» **Stated goal**
Where a line holds the string "pose", return that line.

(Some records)
==========

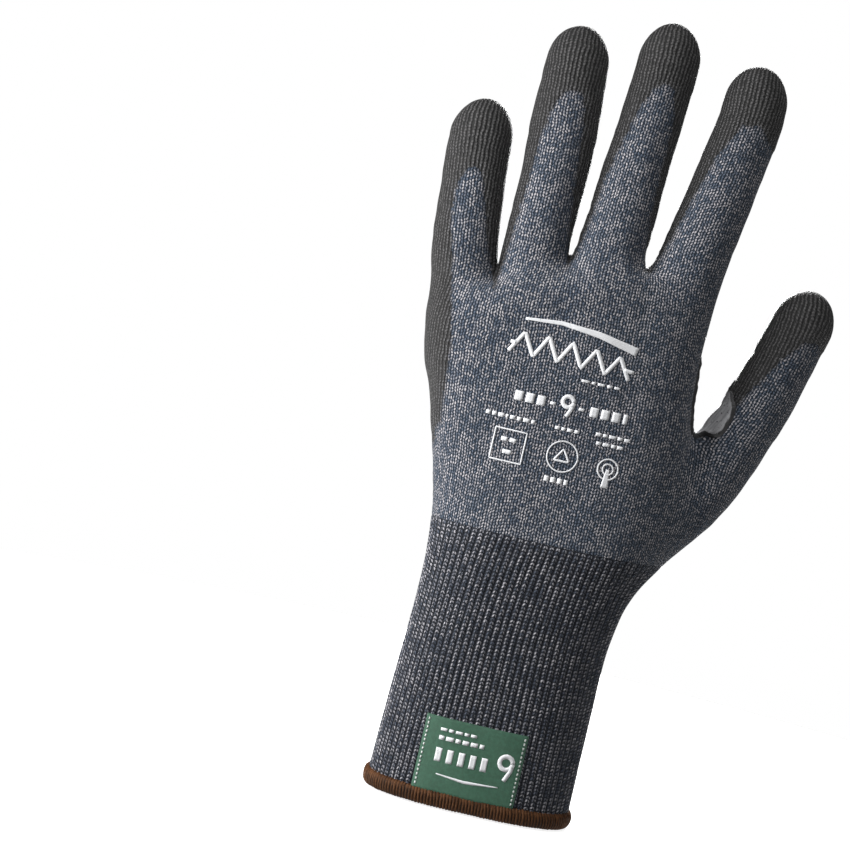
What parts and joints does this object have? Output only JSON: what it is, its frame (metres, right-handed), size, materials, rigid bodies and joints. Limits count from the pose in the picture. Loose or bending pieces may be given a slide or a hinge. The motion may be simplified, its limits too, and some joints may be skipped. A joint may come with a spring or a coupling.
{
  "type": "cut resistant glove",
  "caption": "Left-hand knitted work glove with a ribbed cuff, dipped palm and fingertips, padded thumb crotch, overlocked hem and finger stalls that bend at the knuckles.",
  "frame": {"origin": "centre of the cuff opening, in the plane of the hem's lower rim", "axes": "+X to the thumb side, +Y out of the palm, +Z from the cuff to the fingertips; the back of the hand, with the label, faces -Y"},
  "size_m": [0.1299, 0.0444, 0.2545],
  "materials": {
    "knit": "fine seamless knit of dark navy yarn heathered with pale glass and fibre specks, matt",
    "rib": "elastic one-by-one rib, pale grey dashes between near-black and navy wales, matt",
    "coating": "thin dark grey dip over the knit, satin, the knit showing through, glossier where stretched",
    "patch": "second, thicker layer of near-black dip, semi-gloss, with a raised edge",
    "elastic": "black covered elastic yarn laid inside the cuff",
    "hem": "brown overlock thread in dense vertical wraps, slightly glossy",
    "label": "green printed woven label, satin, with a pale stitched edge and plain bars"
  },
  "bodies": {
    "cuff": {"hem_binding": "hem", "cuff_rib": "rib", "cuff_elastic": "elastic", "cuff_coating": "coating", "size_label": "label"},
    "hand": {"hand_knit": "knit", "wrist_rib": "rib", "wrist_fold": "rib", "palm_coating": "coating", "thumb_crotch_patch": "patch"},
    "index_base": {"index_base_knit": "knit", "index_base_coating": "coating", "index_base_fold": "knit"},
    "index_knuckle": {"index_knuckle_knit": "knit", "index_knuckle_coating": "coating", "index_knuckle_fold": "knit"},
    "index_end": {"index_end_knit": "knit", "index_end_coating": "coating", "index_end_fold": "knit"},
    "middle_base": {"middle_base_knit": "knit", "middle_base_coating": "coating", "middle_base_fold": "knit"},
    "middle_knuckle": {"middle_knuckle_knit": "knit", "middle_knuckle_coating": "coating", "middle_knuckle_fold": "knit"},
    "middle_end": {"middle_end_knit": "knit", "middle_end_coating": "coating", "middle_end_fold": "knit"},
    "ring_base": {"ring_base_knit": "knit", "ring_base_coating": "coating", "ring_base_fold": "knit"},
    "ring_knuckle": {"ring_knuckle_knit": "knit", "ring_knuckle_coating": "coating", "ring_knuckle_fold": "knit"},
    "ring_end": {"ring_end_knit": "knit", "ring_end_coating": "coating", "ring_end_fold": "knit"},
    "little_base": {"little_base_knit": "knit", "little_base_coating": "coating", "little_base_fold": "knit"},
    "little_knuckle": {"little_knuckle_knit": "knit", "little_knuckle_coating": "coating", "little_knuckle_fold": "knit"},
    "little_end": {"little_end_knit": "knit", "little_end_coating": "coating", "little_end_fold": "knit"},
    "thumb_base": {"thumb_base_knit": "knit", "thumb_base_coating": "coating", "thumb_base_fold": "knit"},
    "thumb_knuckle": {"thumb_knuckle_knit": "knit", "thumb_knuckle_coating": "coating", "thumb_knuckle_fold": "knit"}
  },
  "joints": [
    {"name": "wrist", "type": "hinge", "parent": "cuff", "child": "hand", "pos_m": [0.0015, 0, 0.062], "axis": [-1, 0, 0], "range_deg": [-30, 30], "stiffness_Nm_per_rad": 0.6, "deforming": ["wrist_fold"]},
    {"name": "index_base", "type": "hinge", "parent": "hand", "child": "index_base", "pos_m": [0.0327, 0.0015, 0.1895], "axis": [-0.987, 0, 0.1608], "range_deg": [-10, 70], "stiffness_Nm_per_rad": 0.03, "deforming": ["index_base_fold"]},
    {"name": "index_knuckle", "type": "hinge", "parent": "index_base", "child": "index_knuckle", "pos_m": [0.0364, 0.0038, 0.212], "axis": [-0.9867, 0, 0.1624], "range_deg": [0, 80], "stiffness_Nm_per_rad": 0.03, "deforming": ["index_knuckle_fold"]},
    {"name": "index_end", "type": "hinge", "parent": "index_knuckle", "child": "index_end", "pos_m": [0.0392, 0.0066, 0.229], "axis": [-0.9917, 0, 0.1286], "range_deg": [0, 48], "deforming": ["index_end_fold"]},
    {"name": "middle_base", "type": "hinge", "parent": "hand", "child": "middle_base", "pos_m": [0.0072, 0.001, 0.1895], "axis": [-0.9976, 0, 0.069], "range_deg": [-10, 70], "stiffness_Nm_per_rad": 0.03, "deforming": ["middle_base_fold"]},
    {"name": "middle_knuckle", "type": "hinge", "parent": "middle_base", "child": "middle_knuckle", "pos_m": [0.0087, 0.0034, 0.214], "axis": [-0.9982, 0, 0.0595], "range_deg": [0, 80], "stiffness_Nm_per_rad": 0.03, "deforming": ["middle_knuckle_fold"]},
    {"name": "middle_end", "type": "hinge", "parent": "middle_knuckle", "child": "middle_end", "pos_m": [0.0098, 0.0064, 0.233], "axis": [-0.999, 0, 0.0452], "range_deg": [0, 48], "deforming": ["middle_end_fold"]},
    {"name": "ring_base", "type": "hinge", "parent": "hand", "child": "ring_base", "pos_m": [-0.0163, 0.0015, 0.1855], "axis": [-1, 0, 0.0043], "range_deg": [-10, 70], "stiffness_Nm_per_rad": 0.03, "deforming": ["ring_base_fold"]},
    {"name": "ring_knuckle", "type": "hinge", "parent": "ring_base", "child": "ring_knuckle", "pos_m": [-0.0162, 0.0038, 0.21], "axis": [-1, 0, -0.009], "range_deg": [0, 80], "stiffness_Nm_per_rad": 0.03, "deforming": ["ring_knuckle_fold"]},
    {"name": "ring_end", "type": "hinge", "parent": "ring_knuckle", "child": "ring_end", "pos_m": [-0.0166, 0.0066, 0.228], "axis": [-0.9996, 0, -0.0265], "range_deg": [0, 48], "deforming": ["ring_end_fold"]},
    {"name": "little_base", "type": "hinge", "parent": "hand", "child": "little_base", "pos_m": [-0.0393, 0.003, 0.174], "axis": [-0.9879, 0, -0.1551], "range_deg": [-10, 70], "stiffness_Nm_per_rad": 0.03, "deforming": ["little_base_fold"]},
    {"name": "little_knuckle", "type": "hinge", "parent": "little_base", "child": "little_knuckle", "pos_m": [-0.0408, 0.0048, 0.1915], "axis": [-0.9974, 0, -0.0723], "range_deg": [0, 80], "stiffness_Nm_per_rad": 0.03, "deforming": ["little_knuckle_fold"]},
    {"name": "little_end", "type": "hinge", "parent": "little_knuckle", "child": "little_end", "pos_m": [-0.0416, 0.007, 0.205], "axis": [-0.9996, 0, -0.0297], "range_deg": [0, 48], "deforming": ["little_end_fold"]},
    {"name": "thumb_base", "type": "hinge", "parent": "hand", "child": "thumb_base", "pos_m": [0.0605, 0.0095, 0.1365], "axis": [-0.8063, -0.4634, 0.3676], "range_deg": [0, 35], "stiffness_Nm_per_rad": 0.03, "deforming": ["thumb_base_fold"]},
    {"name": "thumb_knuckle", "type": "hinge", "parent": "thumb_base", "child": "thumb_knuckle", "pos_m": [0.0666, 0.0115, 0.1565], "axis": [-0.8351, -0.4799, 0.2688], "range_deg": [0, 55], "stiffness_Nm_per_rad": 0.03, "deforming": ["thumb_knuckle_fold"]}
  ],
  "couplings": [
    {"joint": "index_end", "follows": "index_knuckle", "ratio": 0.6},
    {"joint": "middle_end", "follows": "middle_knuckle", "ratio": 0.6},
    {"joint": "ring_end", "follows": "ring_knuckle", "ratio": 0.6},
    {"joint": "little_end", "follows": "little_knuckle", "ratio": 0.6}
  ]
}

==========

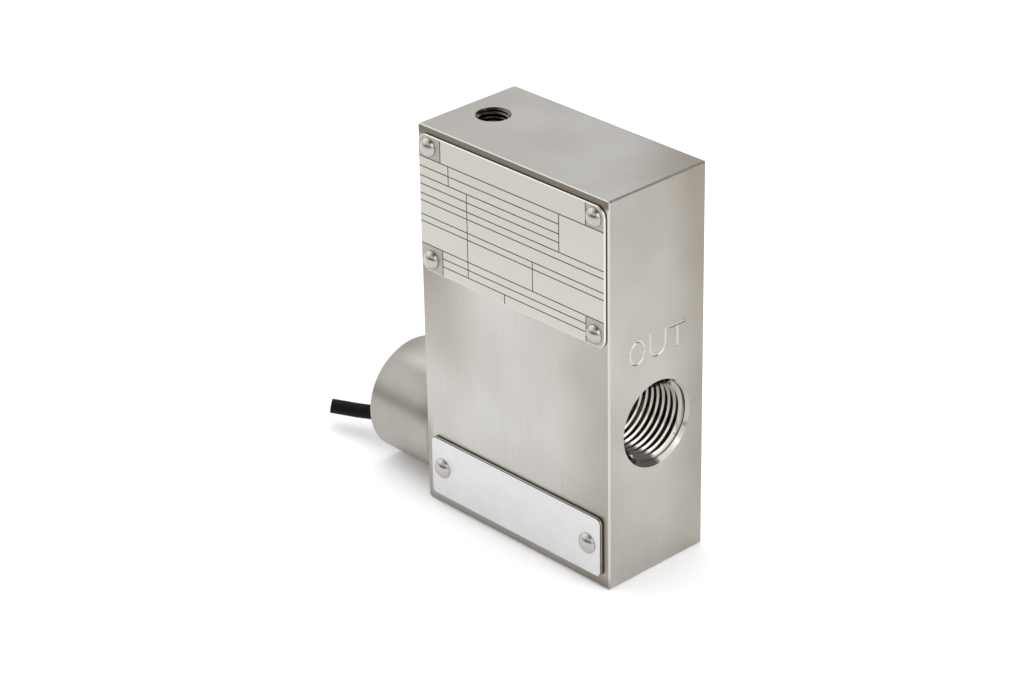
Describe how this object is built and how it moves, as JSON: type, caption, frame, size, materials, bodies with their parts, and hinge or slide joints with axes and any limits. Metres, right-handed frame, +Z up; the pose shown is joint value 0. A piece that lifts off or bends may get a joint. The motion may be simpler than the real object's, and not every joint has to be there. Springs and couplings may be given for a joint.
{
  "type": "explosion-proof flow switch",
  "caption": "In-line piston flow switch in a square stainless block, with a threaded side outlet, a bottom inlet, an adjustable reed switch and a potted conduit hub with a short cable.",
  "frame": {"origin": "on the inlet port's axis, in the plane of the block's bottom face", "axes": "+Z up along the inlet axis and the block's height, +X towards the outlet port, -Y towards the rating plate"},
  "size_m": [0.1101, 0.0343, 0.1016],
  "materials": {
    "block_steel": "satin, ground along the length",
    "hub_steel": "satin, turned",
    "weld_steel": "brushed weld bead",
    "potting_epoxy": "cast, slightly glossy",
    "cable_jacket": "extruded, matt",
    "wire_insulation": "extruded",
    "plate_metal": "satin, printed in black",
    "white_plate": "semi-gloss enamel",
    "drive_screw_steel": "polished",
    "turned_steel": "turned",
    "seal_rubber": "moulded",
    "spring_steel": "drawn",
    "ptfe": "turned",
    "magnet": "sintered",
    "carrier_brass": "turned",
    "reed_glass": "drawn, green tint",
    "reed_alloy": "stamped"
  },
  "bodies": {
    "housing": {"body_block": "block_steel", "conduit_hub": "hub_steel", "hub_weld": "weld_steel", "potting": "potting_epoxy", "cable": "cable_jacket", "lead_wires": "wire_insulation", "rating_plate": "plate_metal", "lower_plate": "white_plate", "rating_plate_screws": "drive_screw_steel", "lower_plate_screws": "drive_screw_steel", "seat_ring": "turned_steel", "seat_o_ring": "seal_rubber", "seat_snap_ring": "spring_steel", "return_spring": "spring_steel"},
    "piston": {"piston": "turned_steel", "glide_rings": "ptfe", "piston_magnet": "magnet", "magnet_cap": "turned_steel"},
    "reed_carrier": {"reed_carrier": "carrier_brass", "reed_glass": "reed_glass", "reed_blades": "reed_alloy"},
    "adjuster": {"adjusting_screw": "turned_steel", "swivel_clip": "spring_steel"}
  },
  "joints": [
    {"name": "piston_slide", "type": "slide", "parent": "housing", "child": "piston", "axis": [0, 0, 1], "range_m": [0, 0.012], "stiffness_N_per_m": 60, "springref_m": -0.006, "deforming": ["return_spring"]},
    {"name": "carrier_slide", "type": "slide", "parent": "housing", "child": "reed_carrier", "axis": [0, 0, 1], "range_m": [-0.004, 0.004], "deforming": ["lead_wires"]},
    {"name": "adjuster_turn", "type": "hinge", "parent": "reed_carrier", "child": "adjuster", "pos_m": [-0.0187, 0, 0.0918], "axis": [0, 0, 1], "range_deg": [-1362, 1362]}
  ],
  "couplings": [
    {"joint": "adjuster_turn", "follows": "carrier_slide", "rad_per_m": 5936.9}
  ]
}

==========

» **Final result**
What parts and joints does this object have? Output only JSON: what it is, its frame (metres, right-handed), size, materials, rigid bodies and joints. Limits count from the pose in the picture. Loose or bending pieces may be given a slide or a hinge. The motion may be simplified, its limits too, and some joints may be skipped. A joint may come with a spring or a coupling.
Describe how this object is built and how it moves, as JSON: type, caption, frame, size, materials, bodies with their parts, and hinge or slide joints with axes and any limits. Metres, right-handed frame, +Z up; the pose shown is joint value 0. A piece that lifts off or bends may get a joint. The motion may be simpler than the real object's, and not every joint has to be there. Springs and couplings may be given for a joint.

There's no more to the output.